We approve of the reasoning of the Court of Appeals in State v. Lambert, 40 N.C. App. 418, 252 S.E. 2d 855 (1979), and State v. Killian, 37 N.C. App. 234, 245 S.E. 2d 812 (1978), which held that a requirement that a defendant pay restitution under G.S. 148-33.2(c) or G.S. 148-57.1(c) as a condition of obtaining work-release or parole is not inherently unconstitutional. Whether the restitution requirement is unconstitutional as applied to a particular defendant may only be determined by considering the defendant’s financial status and other relevant circumstances at the time when the restitution must be paid. G.S. 15A-1371 requires defendant to serve a prison sentence of forty years before being eligible for consideration for parole. Under G.S. 148-33.1(b), defendant may not be considered eligible for work release privileges until he is eligible for parole or until such privileges are recommended by the presiding judge of the court which imposed the sentence. The presiding judge in the present case did not recommend that defendant be placed in a work-release program.

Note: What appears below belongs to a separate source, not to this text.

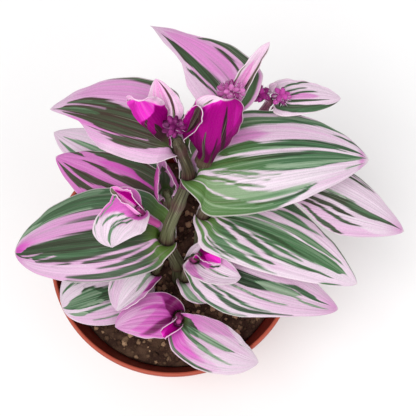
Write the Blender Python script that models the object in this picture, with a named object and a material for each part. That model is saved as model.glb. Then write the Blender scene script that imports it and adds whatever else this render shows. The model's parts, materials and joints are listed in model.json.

Since the restitution ordered by the trial judge need only be paid after defendant becomes eligible for work-release privileges or parole, and defendant is not yet eligible for either alternative, we are not able to determine at this time whether defendant’s constitutional rights were violated by the imposition of the restitution requirement. Defendant’s constitutional challenge may only be considered after a review of his financial and other circumstances at the time he becomes eligible for parole or work-release privileges.

Defendant received a fair trial free from prejudicial error and we find

No error.

*75Justice Meyer did not participate in the consideration or decision of this case.